When did we arrive in Yangon?  Yes you guessed it.  4am.  So we waited for sunrise and took a taxi to Chery Guesthouse.  They were full.  So was the next one.  Next two were too expensive.  Next one was shitty.  Next one was a drug den.  Next one would have a room but would not give us breakfast today instead of tomorrow.  Finally we got to Golden Smile Inn.  They were lovely, had a cheap room and swapped the breakfast to that day.  Great back up if you can't get Cherry Guesthouse.  I did some writing and we generally chilled out.  There was a free European film festival so we went to that.  It was Iron Lady again, which we had watched in Paris but knew was good and Vitus for today.  Vitus is a Swiss film and really, really good.  Very original.  Seek it out if you can find it.  I got to practice a bit of my German but they had English subtitles.  All the rich and well dressed were out for Myanmar and it was different to see that side of the city.  The English is massively better than Thailand.  Especially as we are back in Thailand now.  You have to stand to respect the flag which is a little weird and uncomfortable, but also quite funny.  Spurs won again in the evening, beating Villa 2-0.  We were on the rise.  New Orleans finally won as well.  At last.

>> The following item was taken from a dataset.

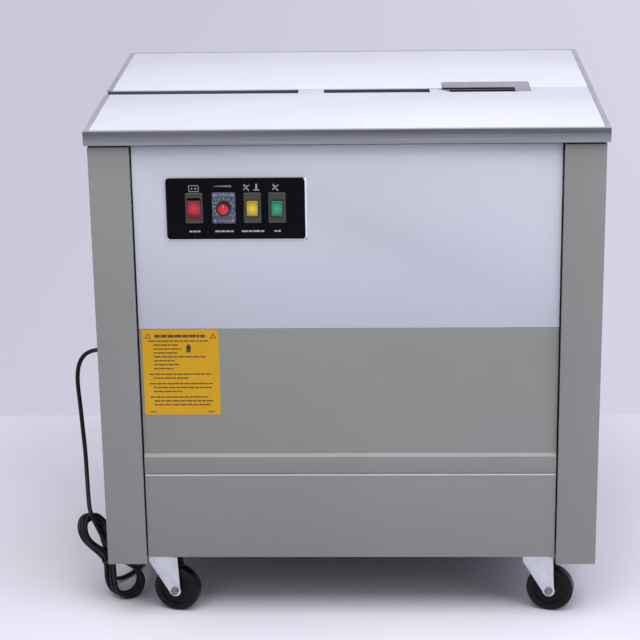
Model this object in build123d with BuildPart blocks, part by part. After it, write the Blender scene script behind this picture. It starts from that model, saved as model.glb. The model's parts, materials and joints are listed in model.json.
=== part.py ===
"""Semi automatic strapping machine: a cabinet on casters with a two-leaf table over a sealing head.

The origin is at the bottom centre of the machine, on the floor. +X is to the operator's right,
+Y goes from the front to the rear and +Z is up. All sizes are in millimetres.
"""
from build123d import *
import os
from math import cos, radians, sin, tan

os.makedirs("parts", exist_ok=True)

# Overall sizes
length = 780.0
depth = 600.0
height = 800.0
leg_bottom = 94.0           # lowest edge of the corner posts
frame_bottom = 105.0        # underside of the base frame, where the casters bolt on
running_fit = 0.05          # radial clearance of a shaft in its bore
free_gap = 0.3              # clearance between faces that move past each other

# Table covers, their steel edging and the seam between them
skin_gauge = 2.0
trim_gauge = 1.0
trim_height = 22.0
trim_lip = 8.0
seam_y = -14.0              # the seam also is the rear side of the strap channel
seam_gap = 0.6
channel_width = 30.0
channel_start = -81.0       # left stretch of the open channel ends here
tab_end = -40.0             # the tab of the front cover bridges the channel up to here
channel_end = 129.0
tab_gap = 3.0
cover_swing_y = 25.0        # goose-neck pivot, inward from the edge of the table
cover_swing_z = 42.0        # goose-neck pivot, below the top of the table
arm_reach = 20.0
arm_width = 8.0
arm_x = 270.0

# Corner posts, rings and panels
post_width = 62.0
post_gauge = 2.0
post_inset_x = 4.5
post_inset_y = 7.0
panel_gauge = 1.5
panel_inset = 6.5           # the panels lie this far behind the faces of the posts
side_inset = 4.5
panel_gap = 2.5
rail = 30.0                 # height and width of the folded channels of both rings
rail_gauge = 2.5
frame_top = 774.0
ring_top = 745.0
upper_panel_bottom = 486.5
lower_panel_bottom = 252.0
kick_panel_top = 247.0
rib_step = 3.5
floor_gauge = 2.0
rear_split = 556.0          # edge between the fixed rear panel and the door

# Sealing head under the slot
slot_x = (161.0, 265.0)
plate_x = (150.0, 288.5)
plate_rear = 31.5
plate_gauge = 3.0
head_x = (140.0, 300.0)
cheek = 8.0
beam_y = (-95.0, 45.0)      # front faces of the two beams that carry the head
beam_width = 20.0
cam_y = -29.0
cam_z = 650.0
cam_shaft_radius = 10.0
cam_radius = 28.0
cam_lift = 6.0

# Drive
motor_x, motor_z = -60.0, 640.0
motor_radius = 45.0
motor_pulley_radius = 20.0
worm_x, worm_z = 100.0, 618.0
worm_pulley_radius = 42.0
pulley_y = 45.0
pulley_width = 16.0
belt_width = 12.0
belt_gauge = 4.0
drive_shaft_radius = 6.0

# Strap reel
reel_x, reel_z = -110.0, 338.0
reel_radius = 200.0
reel_front = -43.0
reel_width = 180.0
core_radius = 98.0
coil_radius = 185.0
reel_shaft_radius = 12.0
flange_gauge = 3.0

# Control plate and its switches
control_x, control_z = (-271.0, -62.0), (630.0, 724.5)
control_gauge = 3.0
switch_z = 679.0
power_x, dial_x, yellow_x, green_x = -229.0, -184.5, -141.4, -104.4
bezel = (26.5, 47.0)
bezel_stand = 2.5
switch_body = (22.0, 40.0, 26.0)
rocker = (19.0, 31.0)
rocker_tilt = 8.0
cap = (17.0, 23.0)
cap_stand = 4.5
button_travel = 3.5
knob_radius = 10.5
knob_length = 9.0
dial_shaft_radius = 3.0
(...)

We were up early for the taxi after not really doing much.  Grabbed a taxi, left the extra kyats for charity, were chuffed to find out/remember (I may have read it somewhere) that we don't have to pay the $10 exit fee now.  It was a shitty flight, but we were back in Thailand.  Myanmar had been an interesting place to travel in and if we had to name highlights we would say Pyin Oo Lwin, Hpa-An and Inwa/Mandalay.